Beitrag von emil17 » Sa 20. Jun 2020, 18:47

Eigentlich gings mal um Garten-Apps, aber seis drum ...
Nur soviel: Natürlich muss man die Wiesenpflanzen nicht im geschlossenen Waldgebiet suchen. Hätten sich die Leute, welche es nicht geschafft haben, die Arten des Dauergrünlandes auf Waldlichtungen und Brandrodungsflächen erfolgreich zu etablieren, gefragt, woher denn die Arten natürlicher Wiesen kommen, hätten sie die Antwort vermutlich gefunden.
Natürliche Wiesen, also ohne Eingriffe dauernd baumfreies Dauergrünland, gibt es in Mitteleuropa, und zwar ziemlich grosse Flächen. Die sind artenreich und werden im Sommer extensiv beweidet oder auch gar nicht bewirtschaftet. All diese Arten müssen ebenfalls von irgendwoher eingewandert sein, denn während der Kaltzeit waren die Flächen, wo sie heute sind, unter Eis.
Wer will, findet einen Weg.
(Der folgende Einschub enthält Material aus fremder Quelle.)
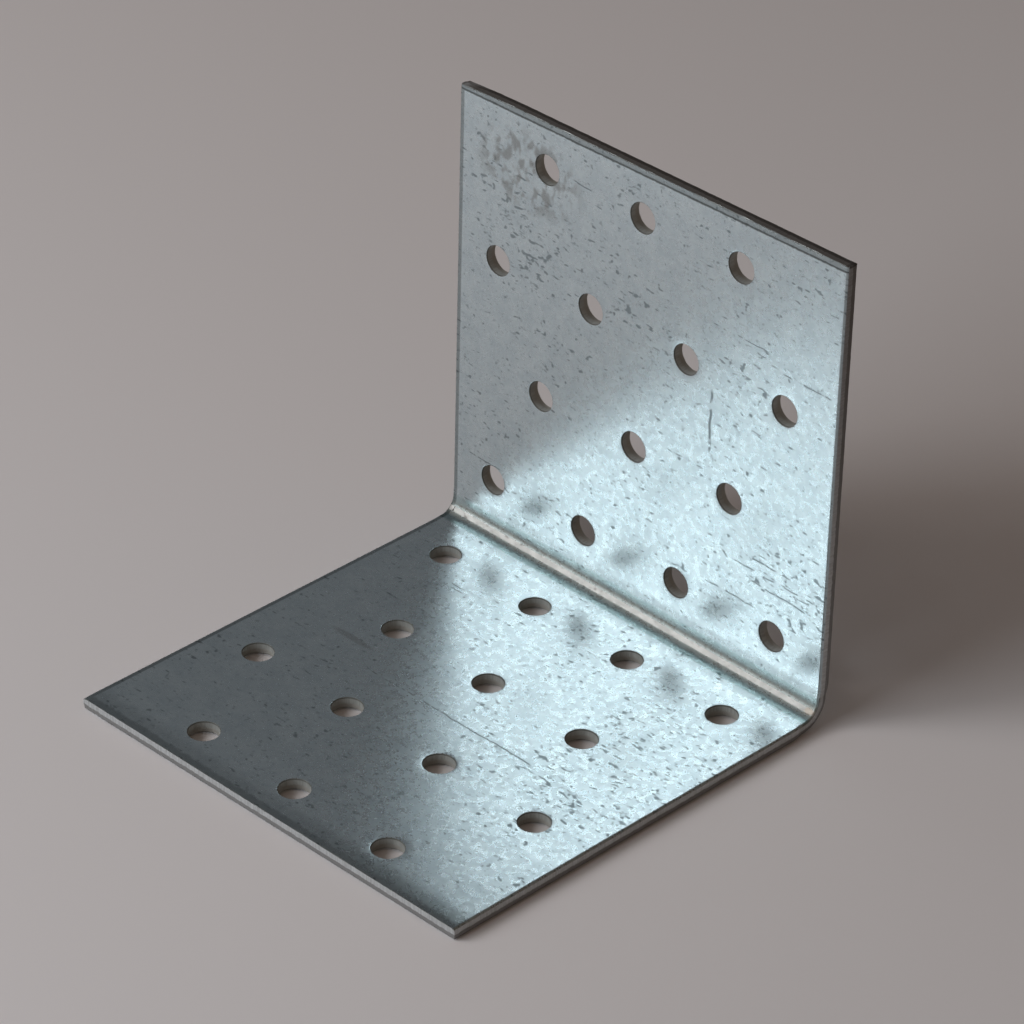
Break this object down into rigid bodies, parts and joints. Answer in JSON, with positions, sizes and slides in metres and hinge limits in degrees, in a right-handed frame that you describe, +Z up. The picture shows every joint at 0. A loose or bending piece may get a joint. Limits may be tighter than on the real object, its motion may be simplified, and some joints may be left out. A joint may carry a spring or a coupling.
{
  "type": "corner brace bracket",
  "caption": "Right-angle corner brace folded from one galvanised steel sheet, both leaves punched with staggered rows of round nail and screw holes.",
  "frame": {"origin": "middle of the underside of the bracket's bounding box, on the surface that it stands on", "axes": "+X along the bend, +Y out of the upright leaf's back face, +Z up the upright leaf; the base leaf reaches out towards -Y"},
  "size_m": [0.0794, 0.0796, 0.0803],
  "materials": {
    "galvanised_sheet": "hot-dip galvanised, satin, with small dark pits and scuffs"
  },
  "bodies": {
    "root": {"bracket": "galvanised_sheet"}
  },
  "joints": []
}
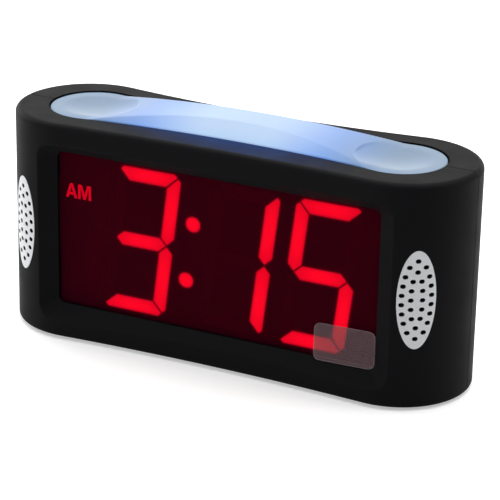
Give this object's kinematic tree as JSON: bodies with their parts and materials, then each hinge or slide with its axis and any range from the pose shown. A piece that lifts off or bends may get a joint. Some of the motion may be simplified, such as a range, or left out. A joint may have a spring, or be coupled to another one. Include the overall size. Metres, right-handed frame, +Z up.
{
  "type": "led alarm clock with night light",
  "caption": "Bedside LED alarm clock: waisted black casing, large red figures behind a tinted window, rocking night-light lens on top, oval side grilles, set buttons at the back.",
  "frame": {"origin": "middle of the footprint, on the surface that the clock stands on", "axes": "+X along the clock to the right as seen from the display, +Y from the display to the back, +Z up"},
  "size_m": [0.148, 0.0448, 0.0716],
  "materials": {
    "casing_black": "fine matt moulded finish",
    "lens_blue": "translucent, softly polished",
    "window_red": "clear tinted, polished",
    "reflector_dark": "matt",
    "bar_lit": "diffuse, lit from behind",
    "bar_unlit": "diffuse, not lit",
    "grille_silver": "satin silver",
    "inner_white": "matt white",
    "board_green": "lacquered board",
    "led_clear": "clear dome",
    "chip_black": "matt moulded",
    "button_grey": "fine matt",
    "screw_steel": "zinc plated",
    "core_iron": "laminated steel",
    "coil_copper": "enamelled copper wire under tape",
    "cell_label": "plain sleeve",
    "foot_rubber": "soft matt"
  },
  "bodies": {
    "casing": {"front_shell": "casing_black", "rear_shell": "casing_black", "light_tray": "inner_white", "light_board": "board_green", "night_light_leds": "led_clear", "lens_switches": "chip_black", "tray_screws": "screw_steel", "display_window": "window_red", "display_reflector": "reflector_dark", "hour_bars": "bar_lit", "minute_tens_bars": "bar_lit", "minute_units_bars": "bar_lit", "unlit_bars": "bar_unlit", "colon_dots": "bar_lit", "am_mark": "bar_lit", "pm_mark": "bar_unlit", "display_leds": "led_clear", "display_board": "board_green", "display_screws": "screw_steel", "left_grille": "grille_silver", "right_grille": "grille_silver", "main_board": "board_green", "clock_chip": "chip_black", "buzzer": "inner_white", "board_screws": "screw_steel", "set_switches": "chip_black", "alarm_switch_body": "chip_black", "dimmer_pot": "inner_white", "transformer_core": "core_iron", "transformer_coil": "coil_copper", "transformer_screws": "screw_steel", "cord_bush": "foot_rubber", "backup_cells": "cell_label", "battery_contacts": "screw_steel", "casing_screws": "screw_steel", "rubber_feet": "foot_rubber"},
    "lens": {"night_light_lens": "lens_blue"},
    "time_key": {"time_button": "button_grey"},
    "alarm_key": {"alarm_button": "button_grey"},
    "hour_key": {"hour_button": "button_grey"},
    "minute_key": {"minute_button": "button_grey"},
    "alarm_slide_knob": {"alarm_switch_knob": "button_grey"},
    "dimmer": {"dimmer_wheel": "button_grey"},
    "battery_cover": {"battery_door": "casing_black"}
  },
  "joints": [
    {"name": "lens_rock", "type": "hinge", "parent": "casing", "child": "lens", "pos_m": [0, 0.0003, 0.064], "axis": [0, 1, 0], "range_deg": [-0.8, 0.8], "stiffness_Nm_per_rad": 3},
    {"name": "time_press", "type": "slide", "parent": "casing", "child": "time_key", "axis": [0, -1, 0], "range_m": [0, 0.0006], "stiffness_N_per_m": 1500},
    {"name": "alarm_press", "type": "slide", "parent": "casing", "child": "alarm_key", "axis": [0, -1, 0], "range_m": [0, 0.0006], "stiffness_N_per_m": 1500},
    {"name": "hour_press", "type": "slide", "parent": "casing", "child": "hour_key", "axis": [0, -1, 0], "range_m": [0, 0.0006], "stiffness_N_per_m": 1500},
    {"name": "minute_press", "type": "slide", "parent": "casing", "child": "minute_key", "axis": [0, -1, 0], "range_m": [0, 0.0006], "stiffness_N_per_m": 1500},
    {"name": "alarm_slide", "type": "slide", "parent": "casing", "child": "alarm_slide_knob", "axis": [1, 0, 0], "range_m": [0, 0.003]},
    {"name": "dimmer_turn", "type": "hinge", "parent": "casing", "child": "dimmer", "pos_m": [-0.0305, 0.0122, 0.0501], "axis": [0, 0, 1], "range_deg": [-135, 135]},
    {"name": "battery_door_slide", "type": "slide", "parent": "casing", "child": "battery_cover", "axis": [0, 1, 0], "range_m": [0, 0.02]}
  ]
}
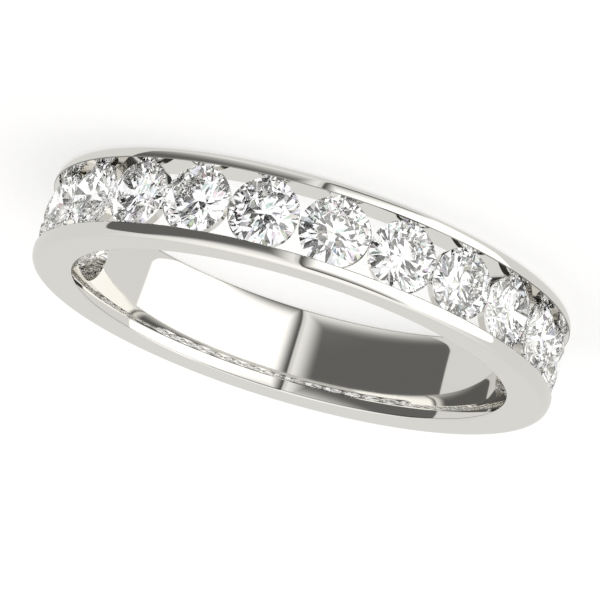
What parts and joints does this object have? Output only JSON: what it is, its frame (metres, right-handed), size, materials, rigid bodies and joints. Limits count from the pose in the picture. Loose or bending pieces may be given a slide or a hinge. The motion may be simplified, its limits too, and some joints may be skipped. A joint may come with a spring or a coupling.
{
  "type": "channel set band",
  "caption": "Polished white metal finger ring with a plain shank and a row of round brilliant stones, each on a round collar between the rails of an open channel.",
  "frame": {"origin": "centre of the band's round outside, on the surface that the ring lies on", "axes": "+Z along the finger hole, upwards as the ring lies on its side; -Y towards the middle of the row of stones; +X towards the end of the row with stone_01"},
  "size_m": [0.021, 0.021, 0.0037],
  "materials": {
    "white_gold": "polished",
    "diamond": "polished"
  },
  "bodies": {
    "root": {"band": "white_gold", "stone_01": "diamond", "stone_02": "diamond", "stone_03": "diamond", "stone_04": "diamond", "stone_05": "diamond", "stone_06": "diamond", "stone_07": "diamond", "stone_08": "diamond", "stone_09": "diamond", "stone_10": "diamond", "stone_11": "diamond", "stone_12": "diamond", "stone_13": "diamond", "stone_14": "diamond"}
  },
  "joints": []
}
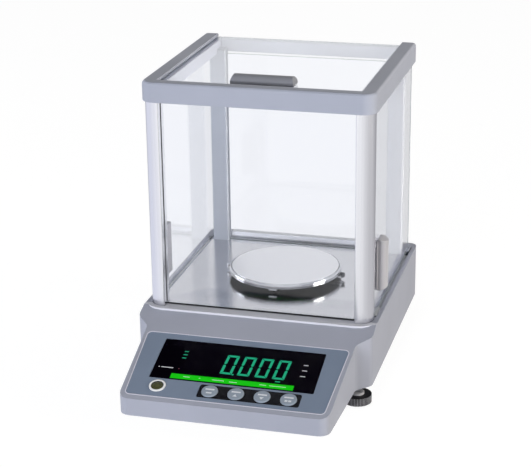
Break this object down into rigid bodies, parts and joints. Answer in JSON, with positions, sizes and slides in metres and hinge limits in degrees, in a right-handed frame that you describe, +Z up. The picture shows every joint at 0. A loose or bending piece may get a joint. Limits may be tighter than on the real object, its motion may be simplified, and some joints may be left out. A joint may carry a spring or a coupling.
{
  "type": "laboratory balance",
  "caption": "Precision laboratory balance: sloping display console, round steel pan and a square glass draft shield with sliding top and side doors.",
  "frame": {"origin": "on the bench under the middle of the balance's bounding box", "axes": "+X to the operator's right, +Y from the operator towards the back, +Z up"},
  "size_m": [0.2322, 0.35, 0.2944],
  "materials": {
    "housing_grey": "fine moulded texture, cool grey",
    "frame_grey": "satin moulded, cool grey",
    "handle_grey": "satin moulded, darker grey",
    "slate_panel": "matte slate blue overlay",
    "window_black": "glossy black window",
    "black_plastic": "black moulded plastic",
    "key_grey": "satin grey keys",
    "white_plastic": "white plastic",
    "vial_liquid": "olive liquid under a clear disc",
    "shield_glass": "clear float glass with polished edges",
    "pillar_aluminium": "satin anodised extrusion",
    "stainless_floor": "bright stainless sheet",
    "pan_steel": "polished stainless steel",
    "zinc_steel": "zinc plated steel",
    "foot_rubber": "black rubber",
    "board_green": "green circuit board"
  },
  "bodies": {
    "housing": {"upper_housing": "housing_grey", "base_plate": "zinc_steel", "base_screw_1": "zinc_steel", "base_screw_2": "zinc_steel", "base_screw_3": "zinc_steel", "base_screw_4": "zinc_steel", "rear_left_foot": "foot_rubber", "rear_right_foot": "foot_rubber", "control_panel": "slate_panel", "display_window": "window_black", "display_module": "black_plastic", "keypad_strip": "black_plastic", "display_board": "board_green", "key_switch_1": "zinc_steel", "key_switch_2": "zinc_steel", "key_switch_3": "zinc_steel", "key_switch_4": "zinc_steel", "level_case": "white_plastic", "level_vial": "vial_liquid", "chamber_floor": "stainless_floor", "rear_sill": "frame_grey", "pan_post": "stainless_floor", "force_cell_bracket": "zinc_steel", "force_cell": "pillar_aluminium", "main_board": "board_green", "power_inlet": "black_plastic", "serial_connector": "zinc_steel", "front_right_pillar": "pillar_aluminium", "front_left_pillar": "pillar_aluminium", "rear_right_pillar": "pillar_aluminium", "rear_left_pillar": "pillar_aluminium", "top_frame": "frame_grey", "rear_rail": "frame_grey", "front_glass": "shield_glass", "rear_glass": "shield_glass", "right_door_stop": "black_plastic", "left_door_stop": "black_plastic"},
    "top_door": {"top_door": "shield_glass", "top_door_handle": "handle_grey"},
    "right_door": {"right_door": "shield_glass", "right_door_handle": "handle_grey", "right_door_inner_grip": "handle_grey", "right_door_shoe": "black_plastic"},
    "left_door": {"left_door": "shield_glass", "left_door_handle": "handle_grey", "left_door_inner_grip": "handle_grey", "left_door_shoe": "black_plastic"},
    "pan": {"weighing_pan": "pan_steel", "pan_carrier": "stainless_floor"},
    "key_1": {"key_1": "key_grey"},
    "key_2": {"key_2": "key_grey"},
    "key_3": {"key_3": "key_grey"},
    "key_4": {"key_4": "key_grey"},
    "front_left_foot": {"front_left_foot_pad": "foot_rubber"},
    "front_left_foot_screw": {"front_left_foot_knob": "black_plastic", "front_left_foot_stud": "zinc_steel"},
    "front_right_foot": {"front_right_foot_pad": "foot_rubber"},
    "front_right_foot_screw": {"front_right_foot_knob": "black_plastic", "front_right_foot_stud": "zinc_steel"}
  },
  "joints": [
    {"name": "top_door_slide", "type": "slide", "parent": "housing", "child": "top_door", "axis": [0, 1, 0], "range_m": [0, 0.15]},
    {"name": "right_door_slide", "type": "slide", "parent": "housing", "child": "right_door", "axis": [0, 1, 0], "range_m": [0, 0.15]},
    {"name": "left_door_slide", "type": "slide", "parent": "housing", "child": "left_door", "axis": [0, 1, 0], "range_m": [0, 0.15]},
    {"name": "pan_lift", "type": "slide", "parent": "housing", "child": "pan", "axis": [0, 0, 1], "range_m": [0, 0.03]},
    {"name": "key_1_press", "type": "slide", "parent": "housing", "child": "key_1", "axis": [0, 0.2844, -0.9587], "range_m": [0, 0.0008], "stiffness_N_per_m": 400},
    {"name": "key_2_press", "type": "slide", "parent": "housing", "child": "key_2", "axis": [0, 0.2844, -0.9587], "range_m": [0, 0.0008], "stiffness_N_per_m": 400},
    {"name": "key_3_press", "type": "slide", "parent": "housing", "child": "key_3", "axis": [0, 0.2844, -0.9587], "range_m": [0, 0.0008], "stiffness_N_per_m": 400},
    {"name": "key_4_press", "type": "slide", "parent": "housing", "child": "key_4", "axis": [0, 0.2844, -0.9587], "range_m": [0, 0.0008], "stiffness_N_per_m": 400},
    {"name": "front_left_foot_travel", "type": "slide", "parent": "housing", "child": "front_left_foot", "axis": [0, 0, -1], "range_m": [0, 0.005]},
    {"name": "front_left_foot_turn", "type": "hinge", "parent": "front_left_foot", "child": "front_left_foot_screw", "pos_m": [-0.0995, -0.067, 0.006], "axis": [0, 0, -1], "range_deg": [0, 1440]},
    {"name": "front_right_foot_travel", "type": "slide", "parent": "housing", "child": "front_right_foot", "axis": [0, 0, -1], "range_m": [0, 0.005]},
    {"name": "front_right_foot_turn", "type": "hinge", "parent": "front_right_foot", "child": "front_right_foot_screw", "pos_m": [0.0995, -0.067, 0.006], "axis": [0, 0, -1], "range_deg": [0, 1440]}
  ],
  "couplings": [
    {"joint": "front_left_foot_travel", "follows": "front_left_foot_turn", "m_per_rad": 0.00019894},
    {"joint": "front_right_foot_travel", "follows": "front_right_foot_turn", "m_per_rad": 0.00019894}
  ]
}
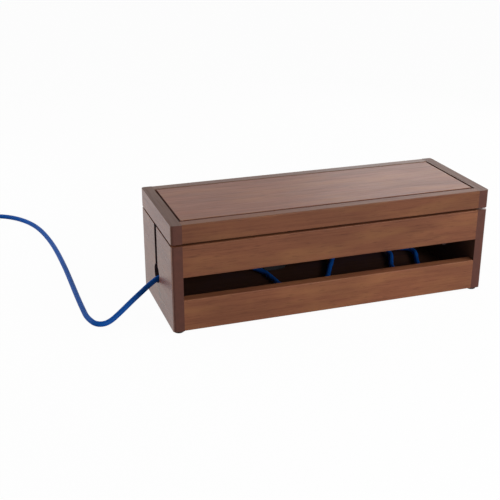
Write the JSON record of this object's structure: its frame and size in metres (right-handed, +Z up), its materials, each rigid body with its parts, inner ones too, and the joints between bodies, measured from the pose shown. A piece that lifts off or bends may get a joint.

Wer nicht will, findet eine Ausrede.

Manfred

Re: Gute ideen?

#22

Beitrag von Manfred » So 21. Jun 2020, 10:55

Auch die Kältesteppe oberhalb und nördlich der "Baumgrenze" wird nahezu ausschließlich von Gehölzen dominiert, wenn nicht Herbivoren Gras und Kräuter erhalten. Kriechende Weiden, diverse Beeren- und Heidegewächse etc.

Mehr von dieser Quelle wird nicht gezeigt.